Ao descobrir a massoterapia, Meirinha percebeu que poderia reconstruir sua rotina profissional, mas também sua autoestima e independência. A prática se tornou uma ponte entre sua realidade antes da deficiência e um futuro em que podia exercer um trabalho qualificado:
“Antigamente eu era só dona de casa, não tinha nenhum emprego fixo. Mas, após a perda da minha visão, a minha descoberta na ‘Massagem às Cegas’ abriu a porta para mim. Fiz o curso de massoterapia, trouxe para mim essa realidade e me mostrou que, mesmo na perda da visão, eu poderia me encaixar em alguma coisa, me encontrar.”

Para além da prática terapêutica, Lucimeire também encontrou no jiu-jitsu um espaço que a ajudou a lidar com a perda da visão e a fortalecer a autoconfiança.
“Eu também me encontrei no jiu-jitsu, que foi um porto seguro, porque na época eu estava meio tristezinha devido à perda da visão. Foi uma porta maravilhosa de incentivo para que as pessoas entendam que não é a deficiência que limita a gente, a gente que limita ela”, conta.
Medalha heroica
Mas Meirinha não é a única apaixonada por esportes no grupo. A fisioterapeuta e massoterapeuta Selma Calazans, de 53 anos, também encontrou na atividade física uma forma de enfrentar os desafios da baixa visão. Natural de Ilhéus, convive com a condição há 32 anos, causada por uma cicatriz de coriorretinite decorrente de toxoplasmose, e se mudou para Salvador em busca de diagnóstico e novas oportunidades.

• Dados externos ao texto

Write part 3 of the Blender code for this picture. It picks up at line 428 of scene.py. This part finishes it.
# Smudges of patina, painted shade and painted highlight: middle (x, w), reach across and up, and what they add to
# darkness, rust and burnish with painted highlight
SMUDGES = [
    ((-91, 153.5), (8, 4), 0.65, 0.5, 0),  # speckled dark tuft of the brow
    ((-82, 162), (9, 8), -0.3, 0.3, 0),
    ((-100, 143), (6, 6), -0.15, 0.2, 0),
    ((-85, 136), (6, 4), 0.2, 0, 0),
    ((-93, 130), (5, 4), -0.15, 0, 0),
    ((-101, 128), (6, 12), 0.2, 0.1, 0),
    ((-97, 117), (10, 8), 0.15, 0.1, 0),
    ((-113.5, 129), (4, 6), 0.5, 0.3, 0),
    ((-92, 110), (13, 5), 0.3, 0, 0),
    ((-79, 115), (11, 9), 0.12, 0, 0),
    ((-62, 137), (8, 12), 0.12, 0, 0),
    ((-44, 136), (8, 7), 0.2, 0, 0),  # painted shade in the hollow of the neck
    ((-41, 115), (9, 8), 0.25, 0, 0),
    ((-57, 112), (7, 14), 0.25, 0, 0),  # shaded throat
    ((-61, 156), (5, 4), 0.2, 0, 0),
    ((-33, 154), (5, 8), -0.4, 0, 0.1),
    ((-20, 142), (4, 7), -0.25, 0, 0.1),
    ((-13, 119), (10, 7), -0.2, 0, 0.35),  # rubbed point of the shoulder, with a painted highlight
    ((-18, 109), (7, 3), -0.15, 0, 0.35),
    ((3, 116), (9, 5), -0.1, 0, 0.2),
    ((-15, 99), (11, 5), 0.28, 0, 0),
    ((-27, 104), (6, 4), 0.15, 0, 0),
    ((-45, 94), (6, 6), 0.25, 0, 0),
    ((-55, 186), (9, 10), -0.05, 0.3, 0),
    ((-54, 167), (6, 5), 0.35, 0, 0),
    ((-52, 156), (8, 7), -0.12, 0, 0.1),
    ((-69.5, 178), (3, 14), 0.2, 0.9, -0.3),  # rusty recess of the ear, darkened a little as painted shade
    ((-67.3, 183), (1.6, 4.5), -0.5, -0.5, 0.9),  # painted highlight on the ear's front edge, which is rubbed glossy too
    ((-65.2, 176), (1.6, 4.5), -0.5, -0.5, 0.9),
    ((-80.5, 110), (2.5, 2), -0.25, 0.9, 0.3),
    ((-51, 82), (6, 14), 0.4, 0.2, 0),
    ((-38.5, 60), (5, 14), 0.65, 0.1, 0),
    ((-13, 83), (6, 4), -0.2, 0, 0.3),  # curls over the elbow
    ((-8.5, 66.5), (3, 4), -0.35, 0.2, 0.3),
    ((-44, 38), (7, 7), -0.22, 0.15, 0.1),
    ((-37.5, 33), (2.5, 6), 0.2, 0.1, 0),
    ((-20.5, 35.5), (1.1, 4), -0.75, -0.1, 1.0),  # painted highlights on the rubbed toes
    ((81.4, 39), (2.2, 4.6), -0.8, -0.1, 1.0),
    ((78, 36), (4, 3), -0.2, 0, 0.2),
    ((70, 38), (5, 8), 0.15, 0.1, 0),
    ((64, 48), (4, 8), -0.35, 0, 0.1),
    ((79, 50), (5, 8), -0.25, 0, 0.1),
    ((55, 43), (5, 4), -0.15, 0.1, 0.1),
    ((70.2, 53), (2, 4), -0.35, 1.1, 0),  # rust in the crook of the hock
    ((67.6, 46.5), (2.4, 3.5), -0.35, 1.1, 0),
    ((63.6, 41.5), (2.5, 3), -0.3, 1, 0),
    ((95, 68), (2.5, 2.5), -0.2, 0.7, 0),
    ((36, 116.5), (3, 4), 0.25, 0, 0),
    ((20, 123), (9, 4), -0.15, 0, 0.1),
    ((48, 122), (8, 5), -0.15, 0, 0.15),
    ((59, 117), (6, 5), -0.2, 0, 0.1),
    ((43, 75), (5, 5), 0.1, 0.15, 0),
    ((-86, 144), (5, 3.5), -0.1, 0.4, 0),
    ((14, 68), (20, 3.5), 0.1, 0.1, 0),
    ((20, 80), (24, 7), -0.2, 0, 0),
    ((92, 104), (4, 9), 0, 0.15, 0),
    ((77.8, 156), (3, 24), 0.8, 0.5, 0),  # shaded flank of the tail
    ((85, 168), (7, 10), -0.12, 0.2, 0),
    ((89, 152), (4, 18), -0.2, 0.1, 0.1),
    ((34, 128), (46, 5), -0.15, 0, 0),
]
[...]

Ela integrou a equipe paralímpica do projeto Remo Sem Fronteiras e conquistou, em 2008, a primeira medalha de bronze do Brasil no remo durante os Jogos de Pequim. “Ganhamos a medalha de bronze com uma equipe formada apenas por baianos e deficientes físicos e visuais. Foi a primeira medalha histórica do Brasil no remo”, relembra.

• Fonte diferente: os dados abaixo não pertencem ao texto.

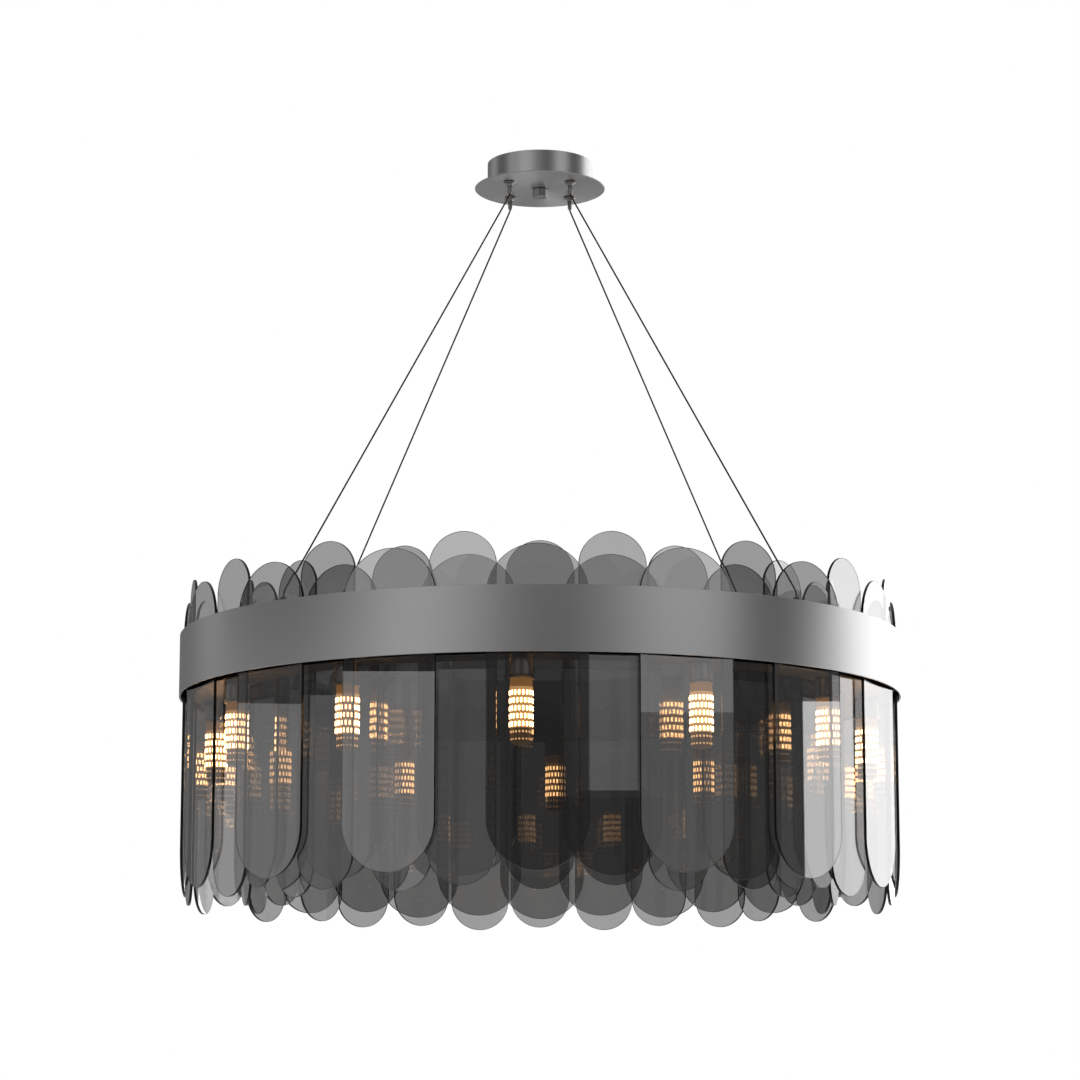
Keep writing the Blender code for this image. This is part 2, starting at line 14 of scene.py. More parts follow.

Selma perdeu a visão enquanto dormia e, desde então, usa prótese no olho esquerdo, enxergando pouco com o direito. Apesar das limitações permanentes, encontrou na massoterapia uma maneira de se reinventar profissionalmente. Já conhecedora do corpo humano, aplicou os conhecimentos adquiridos durante a faculdade de fisioterapia.

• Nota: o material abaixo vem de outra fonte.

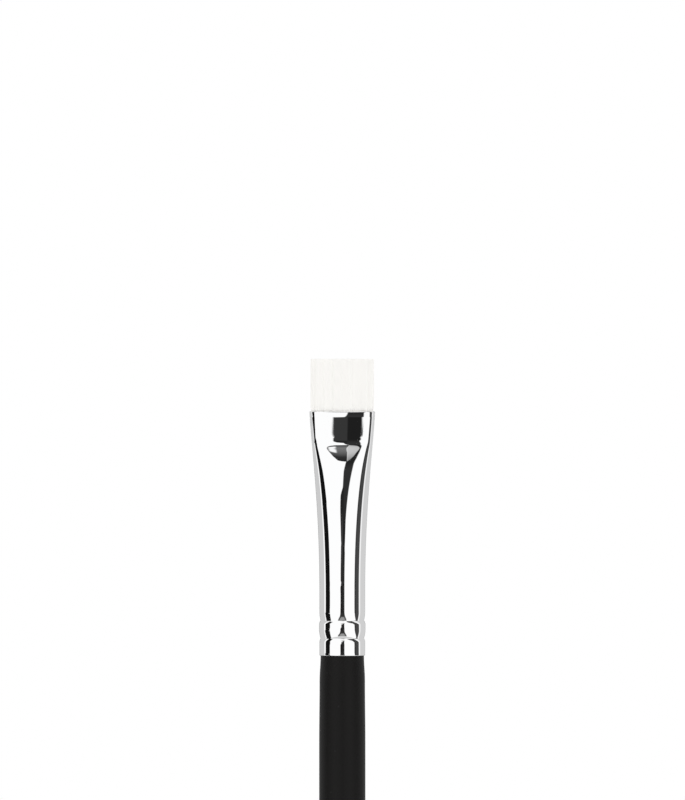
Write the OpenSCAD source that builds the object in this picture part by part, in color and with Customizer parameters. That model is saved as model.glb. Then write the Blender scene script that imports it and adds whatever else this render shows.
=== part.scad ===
// Flat eyeshadow brush: a square-cut synthetic tuft in a pressed tube ferrule, which is
// crimped onto the tenon of a turned and lacquered wooden handle.
// Millimetres. The origin is the butt of the handle, +Z runs up to the tip of the tuft,
// X is the width of the flat tuft and Y its thickness.

/* [Overall] */
// Length from the butt of the handle to the tip of the tuft
overall_len = 170; // [150:1:190]

/* [Tuft] */
// Length of filament that shows above the ferrule
tuft_len = 7.4; // [5:0.2:12]
// How far each side of the tuft fans out between the mouth and the cut end
tuft_spread = 0.16; // [0:0.02:0.4]
// Strands across the width
tuft_columns = 31; // [30:1:34]
// Strands through the thickness
tuft_rows = 10; // [10:1:11]
// Share of the spacing that a strand fills
strand_fill_share = 0.74; // [0.5:0.02:0.84]
// Share of its size that a strand keeps at its tapered tip
strand_tip_share = 0.6; // [0.3:0.05:1]
// Thickness of the bonded slice that the strands stand on
backing_t = 0.8; // [0.5:0.1:1.4]

/* [Ferrule] */
// Outer diameter of the round socket
ferrule_d = 6.4; // [6:0.1:7.4]
// Length from the lower edge to the mouth
ferrule_len = 34.3; // [30:0.1:42]
// Length of the round socket, up to where the tube starts to widen
socket_len = 8.8; // [7.6:0.1:10.4]
// Wall of the drawn tube
ferrule_wall = 0.25; // [0.18:0.01:0.32]
// Outer width of the pressed mouth
mouth_w = 9.2; // [8.4:0.1:10.6]
// Outer thickness of the pressed mouth
mouth_t = 3.2; // [2.8:0.1:3.6]
// Length of the parallel faces below the mouth
flat_len = 4.6; // [3.6:0.2:6.4]
// Length over which the crease under the parallel faces is softened
crease_len = 0.18; // [0.1:0.02:0.4]
// How far each face is drawn in at the lip
lip_draw = 0.15; // [0.06:0.01:0.22]
// Length over which the faces are drawn in
lip_len = 0.8; // [0.6:0.1:1.2]
// Bevel of the lip and of the lower edge
edge_bevel = 0.08; // [0.04:0.01:0.12]

/* [Crimps] */
// Height of the lower crimp's deepest line above the ferrule's lower edge
crimp_low = 2.4; // [1.8:0.1:3]
// Distance from one crimp to the next
crimp_pitch = 2.5; // [2:0.1:2.8]
// Number of crimps
crimp_count = 2; // [1:1:2]
// Length of each groove's long upper flank
crimp_upper_len = 1.2; // [0.8:0.1:1.4]
// Length of each groove's short lower flank
crimp_lower_len = 0.5; // [0.4:0.05:0.6]
// Depth of each rolled groove
crimp_depth = 0.16; // [0.1:0.01:0.24]
// How far the bead between two grooves is pushed out
bead_rise = 0.05; // [0:0.01:0.1]

/* [Handle] */
// Diameter of the straight barrel
barrel_d = 6.5; // [6.3:0.1:7.6]
// Length of the straight barrel
barrel_len = 20; // [12:1:26]
// How far the shoulder stands inside the ferrule's outer face
neck_step = 0.15; // [0.04:0.01:0.2]
// Length of the quick swelling under the ferrule
neck_len = 3.6; // [2.4:0.2:5]
// Length of the slow swelling from the neck to the barrel
swell_len = 8.8; // [6:0.2:12]
// Height of the slow swelling on each side
swell_rise = 0.06; // [0.02:0.01:0.1]
// Diameter of the domed butt
butt_d = 3.8; // [3:0.1:5]
// Length of the tenon in the ferrule
tenon_len = 10; // [9:0.2:11]
// Length of the thinner glue seat at the tip of the tenon
glue_seat_len = 3.2; // [2:0.1:3.4]
// Thickness of the cured glue sleeve on that seat
glue_t = 0.2; // [0.1:0.02:0.3]

/* [Root] */
// Length of the bonded filament butts below the backing slice
root_len = 6.4; // [5.6:0.2:8]
// Length of the resin poured in behind the butts
resin_len = 3; // [2:0.2:4]
// Hollow of the resin's lower face
meniscus = 0.4; // [0.2:0.05:0.8]
// Diameter of the binding thread
thread_d = 0.3; // [0.2:0.02:0.34]
// Distance from one turn of the thread to the next
thread_pitch = 0.78; // [0.76:0.02:0.9]
// Turns of the thread
thread_turns = 3; // [2:1:4]

/* [Hidden] */
$fn = 96;

// Clearances
seat_gap = 0.05;      // between the tenon or the glue and the ferrule's bore
glue_gap = 0.02;      // between the glue and the seat that it is spread on
packing_gap = 0.04;   // between the packed filaments or the resin and the ferrule's wall
thread_gap = 0.1;     // between the binding thread and the waist that it lies in
tenon_chamfer = 0.3;  // at the tenon's tip
seam_step = 0.01;     // by which the flare's first ring is sunk in the wall of the round socket, on all sides
slice_rise = 0.2;     // from the lower end of the parallel faces up to the top of the backing slice

// Shape of the pressed tube: how early the front outline narrows, how fast the faces swell under the
// crease, how straight they are drawn in at the lip and how soon that fades towards the edges, how much
// tighter than a half round the edges of a pressed section are and how that grows with the flattening,
// how sharp the bottom of a groove is, and how far the packed strands' corners are drawn in
flare_skew = 0.65;
swell_power = 4.7;
lip_power = 1.1;
lip_reach = 1.6;
edge_tightness = 0.074;
edge_growth = 2.4;
crimp_power = 1.8;
corner_share = 0.9;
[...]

“Não tem óculos, não tem cirurgia, não tem nada que me faça voltar a enxergar, porque está lá no nervo óptico, lá no fundo. Eu tenho o hábito de dizer, brincando, que é uma broca no fundo do zóio. E foi assim que vim para Salvador e posteriormente conheci o Massagem às Cegas. Mesmo com todas as dificuldades, eu amo meu trabalho”, explica.
Parto da neta

Além das conquistas esportivas e profissionais, Selma equilibra a vida pessoal com a profissional, sendo mãe e avó. A experiência mais marcante, segundo ela, foi fazer o parto da neta:
“Deus me deu a honra e a glória de fazer o parto, porque ela nasceu em casa. Foi um momento único. Sentir que pude ajudar e receber a confiança da minha família me trouxe uma alegria imensa e mostrou que consigo contribuir na vida das pessoas que amo”, revela.
Nas palavras do grupo Massagem às Cegas, cada história mostra que deficiência não é barreira. É talento, coragem e dedicação em abrir caminhos onde parecia não haver saída.